Why do we jump into relationships?

Sadhana

I met one lovely and unique Romanian woman at Osho International Meditation Resort, Pune. Why unique? Because she has dared to meditate in Romania and be an individual.
"What is the most difficult thing for a woman in your country?" I asked her over a cup of coffee.
" To live alone." she said instantly," There is an old saying: 'Living with a bad person is bad, but it is worse living without the bad person'. It means we prefer to live a miserable life with someone, than live alone."
But this is not only in Romania, it is a common fear. People don't know how to live alone, which means how to live with themselves. Because they can't differentiate between loneliness and aloneness.
Osho wants us to understand that loneliness is not aloneness. He says,
" Loneliness is the absence of the other -- you would like the other to be there, but the other is not, and you miss them. YOU are not there in loneliness, the absence of the other is there. Aloneness is your presence; it is a positive phenomenon. You don't miss the other, you meet yourself. Then you are alone, alone like a peak, tremendously beautiful! Sometimes you even feel a terror -- but it has a beauty. But the presence is the basic thing: you are present to yourself. You are not lonely, you are with yourself.

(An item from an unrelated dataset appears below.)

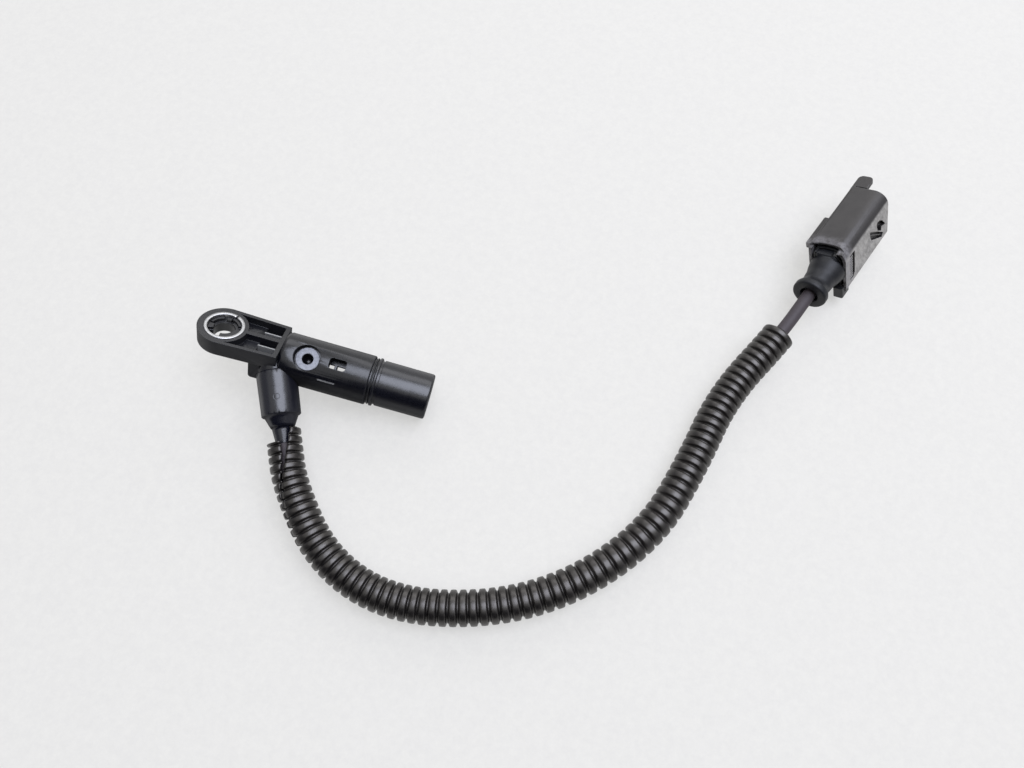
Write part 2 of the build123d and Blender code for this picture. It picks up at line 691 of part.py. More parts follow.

If you are alone, you grow, because there is space to grow -- nobody else to hamper, nobody else to obstruct, nobody else to create more complex problems. Alone you are happy being with yourself, and a bliss arises. There is no comparison: because the other is not there you are neither beautiful nor ugly, neither rich nor poor, neither this nor that, neither white nor black, neither man nor woman."